Not so much that they didn't know about it - but they didn't know what it looked like after launch. An unlikely scenario where they launch the radar countermeasure from a tube, but normally never see it in the air, so don't know what it looks like in the air.
 

Gerard

Member
Not so much that they didn't know about it - but they didn't know what it looked like after launch.
That still assumes a serious training deficit. Don't you think navy pilots spend countless hours training on videos of what military hardware looks like in the air ?
 

Mick West

Administrator
Staff member
That still assumes a serious training deficit. Don't you think navy pilots spend countless hours training on videos of what military hardware looks like in the air ?
Sure, but why exactly would they study what a radar countermeasure would look like if they were never expected to see them? They shoot them out the back of the plane, they drift downwards behind them.

I don't think this a particularly likely explanation, but it's on the list.
 

Gerard

Member
Sure, but why exactly would they study what a radar countermeasure would look like if they were never expected to see them? They shoot them out the back of the plane, they drift downwards behind them.
Because at some point they are likely to see them, like if they're flying behind or below the plane that ejects them.

Anyway I don't think Tyler Rogoway's article really suggests that these kind of radar reflectors are in common use, just that they were patented and so might potentially be used for very specific applications.

As far as I know what is commonly used for this purpose is chaff and that doesn't look anything like these balloons.
 

Agent K

Active Member
Because at some point they are likely to see them, like if they're flying behind or below the plane that ejects them.
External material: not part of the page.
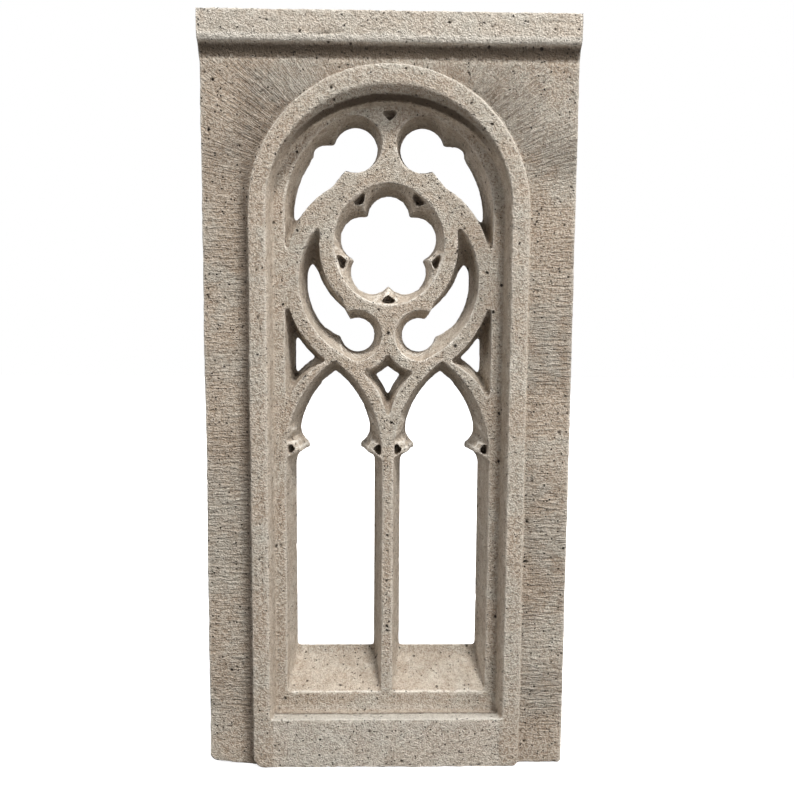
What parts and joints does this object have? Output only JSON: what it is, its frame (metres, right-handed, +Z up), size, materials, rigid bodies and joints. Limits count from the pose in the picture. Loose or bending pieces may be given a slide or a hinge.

Anyway I don't think Tyler Rogoway's article really suggests that these kind of radar reflectors are in common use, just that they were patented and so might potentially be used for very specific applications.

As far as I know what is commonly used for this purpose is chaff and that doesn't look anything like these balloons.
Expendable countermeasures range from chaff to parachuted decoys to missiles like the Miniature Air-Launched Decoy. The ones that are not in common use are more likely to confuse pilots.
 

Mick West

Administrator
Staff member
Commander Fravor said something interesting here:
Source: https://youtu.be/dvfRRgFHSRE?t=2690

"a square that has an aura around it"

Very interesting because of the constant misrepresentation of the "aura" aritifact in the IR footage as something significant. Which I explain here:
Source: https://www.youtube.com/watch?v=r119JWI04Ls


I show an example of a round glow around a circle shape


But you can also get a round glow around a square shape!
Metabunk 2019-07-31 08-05-05.jpg

So why did Fravor say aura? Was this "cube in a sphere" actually seen only on the FLIR?
 

Agent K

Active Member
So why did Fravor say aura? Was this "cube in a sphere" actually seen only on the FLIR?
He may have said aura because of all the talk about glowing auras, but it sure sounds like he's retelling a visual sighting of the object that "went like 100 feet down the side" and almost hit the F-18.